Certo non tutto è filato liscio. Ieri mattina al National Building Museum, dove si sono svolti i lavori del vertice, mentre i leader rientravano per cominciare la sessione di lavoro dopo la tradizionale foto di gruppo, è giunta trafelata la presidentessa argentina.
Era in ritardo e aveva perso lo scatto. Angela Merkel, tutta puntualità prussiana, ha fatto una smorfia. Ma non ci sono stati santi: l’intero gruppo è stato riaccompagnato davanti ai fotografi per rifare la storica istantanea, questa volta con Christina Kirchner in tutto il suo fulgore latino- americano.
Certo, il posto prescelto per il vertice un simbolismo piuttosto in tema ce l’aveva. Prima di diventare il bellissimo museo d’architettura che è, serviva infatti all’assistenza dei reduci della Guerra Civile: insomma, vi si curavano gli effetti di un disastro.
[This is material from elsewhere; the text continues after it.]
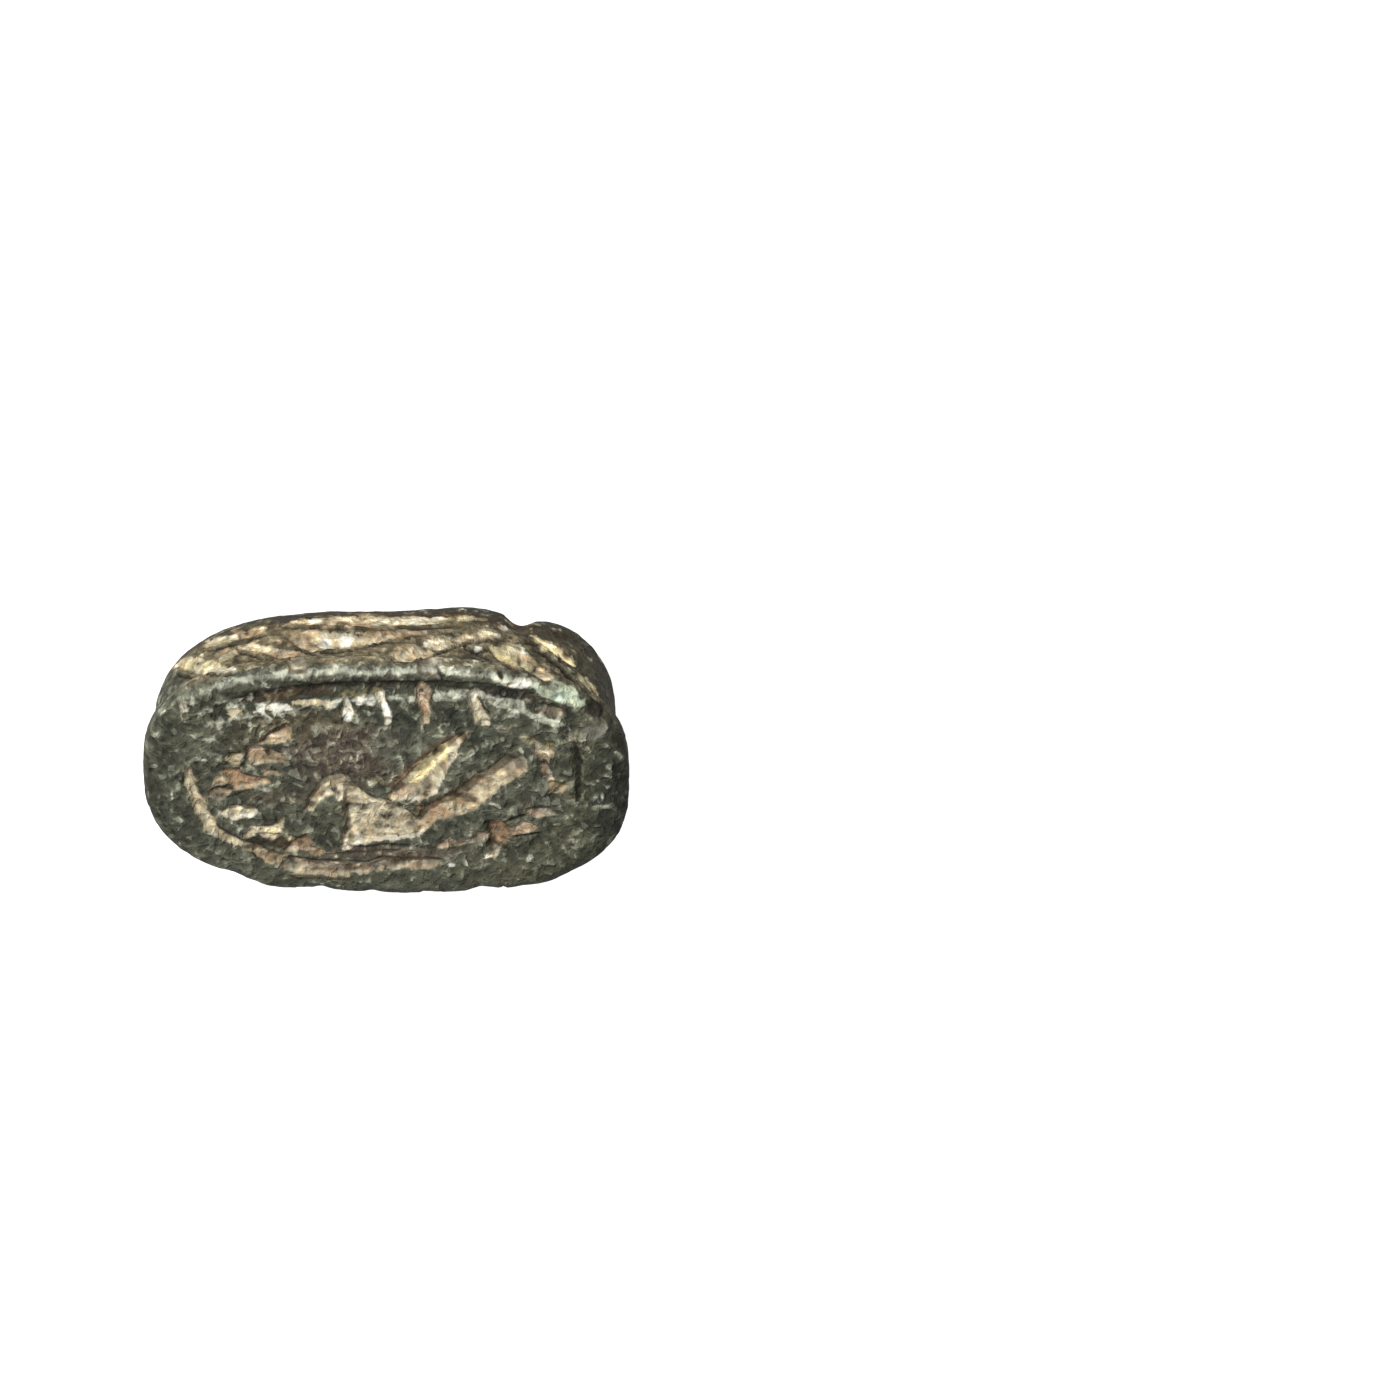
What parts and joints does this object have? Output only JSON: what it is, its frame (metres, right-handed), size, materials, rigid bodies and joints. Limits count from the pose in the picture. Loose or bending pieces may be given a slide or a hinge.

Un po’ sul modello di quanto cerca di fare il G20. Che ovviamente, ha un problema di dimensioni: se ne è accorto George W. Bush, pronto al termine del lunghissimo giro di tavola a ringraziare i protagonisti degli interventi più brevi.
Dietro il vertice ufficiale, quello vero. Gestito discretamente da Madeleine Albright, l’ex segretario di Stato, inviata speciale del convitato di pietra, il presidente-eletto Barack Obama. Madame Secretary, l’appellativo da usare quando si parla con lei, ha visto tutte le delegazioni: in alcuni casi i leader, in altri i ministri o gli sherpa. Per tutti lo stesso messaggio: dal 20 gennaio, l’America vuol tornare a indicare la strada.